The next day he made “many Excuses”, as Munn recounts: “It was what I never met with before, nor since, but had Philosophy enough in me, to think it a pity to expose a young Man, tho’ he pointed at a very heinous Sin; and certainly we that commit Crimes beyond what is common, ought to be pitied, for no Man is certain if he comes under the same Temptation, that he shall be able to withstand it: ‘Going on to write’ I don’t say this to take the Part of such sort of Men as my Peruke-Merchant”.
Horsham District Council’s Horsham Museum now has three historic accounts of homosexuality in its collections. One, a rare letter by a solicitor acting as an intermediary between two parties asks for £40 as hush money, another where a 19-year-old man was hanged for homosexual acts in 1833 and his dead hand was passed over sick women. Thomas Munn’s account is, by contrast, a remarkably modern approach as it shows that he had a more enlightened approach to sexual identity. Munn all but came out, implying he was tempted to take up the young man’s bedtime offer.
It was the account of an incident in Horsham that initially caught Horsham Museum’s attention. Thomas was born in Kent in 1705 to a brick-making family. This was a newly flourishing industry as houses were being upgraded from wood to brick. Munn had “trudged” to Horsham to meet up with fellow brick maker Ned Langley. Having left behind an unhappy “mistress” Ned had “got a Wife” for him. This potential wife was a 70-year-old widow worth £1300 to £1400.
Munn describes the woman is his account as follows: “I instantly observed the poor old Soul could not bite me, because she had ne’er a Tooth in her Head, which made her kiss might soft”. However, a local solicitor also wanted to marry her. Munn describes how the solicitor visited the widow on the pretext of borrowing £20. She then “daddled up Staires with him, and seem’d to be long enough there to have tried a Cause”. As a result of this visit Munn gave up his suit and the Solicitor, who loved money more than the widow, married her. According to the booklet, “it was a very unhappy Match.”
Though Horsham had some 18th century brick making sites, this is the earliest known mention of brick maker in the town. The account goes into the practices of the time, such as making bricks during the summer then finding other employment in the winter months. Ned Langley worked in St Leonard’s forest protecting the rabbit warrens from poachers. Thomas didn’t like the work, finding it too cold and too dangerous lying in the forest at night “coney-catching”. Instead he learnt to play the flute and to dance and eventually went into Sussex to become a dancing master.
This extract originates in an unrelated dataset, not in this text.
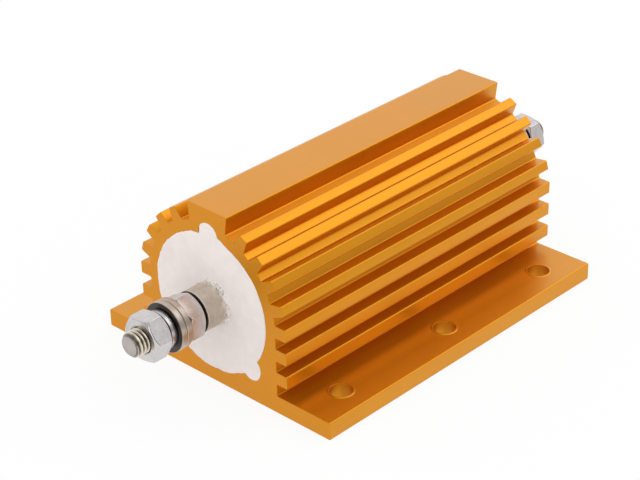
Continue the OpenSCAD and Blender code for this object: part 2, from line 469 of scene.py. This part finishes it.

He “got a set of Young Fellows as undiscerning as myself… to go with me Morris-dancing, as it is called in that County”. This is one of the earliest references to the pastime. However, some three years later, after leaving Sussex, Thomas was back in the area, making bricks at Henfield, a village some seven miles from Horsham. According to brick historian Molly Beswick, there was a brick field operating in Henfield by 1735 yet this account pre-dates that by seven years. For Tom it would be the last place he made bricks, as a life of crime, music and pranks became more appealing.
This rare publication, found in America by book dealer Justin Croft, is a remarkable and multi-faceted publication that the Museum felt it was essential to acquire. The Friends of the National Libraries (FNL) is the only UK charity that focusses solely on supporting acquisitions by regional, specialist and national archives, libraries and collecting institutions enabling them to buy rare books, manuscripts, archives and fine bindings. Luckily for the Museum, FNL also felt this booklet to be important and that Horsham Museum was the right home for it, so they awarded a 100% grant to make purchase. Without their generosity, and the sharp eye of Justin who saw it on an American auction site, the people of Horsham District and further afield would not have the opportunity to explore this remarkable story.
As in any good Valentine’s story the acquisition came about by being in the right place at the right time, from temptation (seeing something online that caught the eye, just as in modern world of dating), grasping an opportunity, and of nervously awaiting a positive response (for the first time grant from FNL).
Fortunately, for Horsham Museum this romantic adventure paid off, and as a result the museum now has an item that “turns heads” and raises envious exclamations of how lucky they are to have found each other. The Museum now has brilliant new addition to its collections, a fascinating story that links the town’s early brick making with “gold digging” seduction, the autobiographical account of a robber, smuggler and prankster, not to mention a rare account of a failed gay seduction, all wrapped up in a publication that almost certainly was sold in the Horsham fairs using the marketing ploy of listing all of the places Thomas Munn visited. What more could you ask for in a 270 year old booklet, that had travelled to America and back again?
The publication will go on display in a new gallery when Horsham Museum reopens this summer.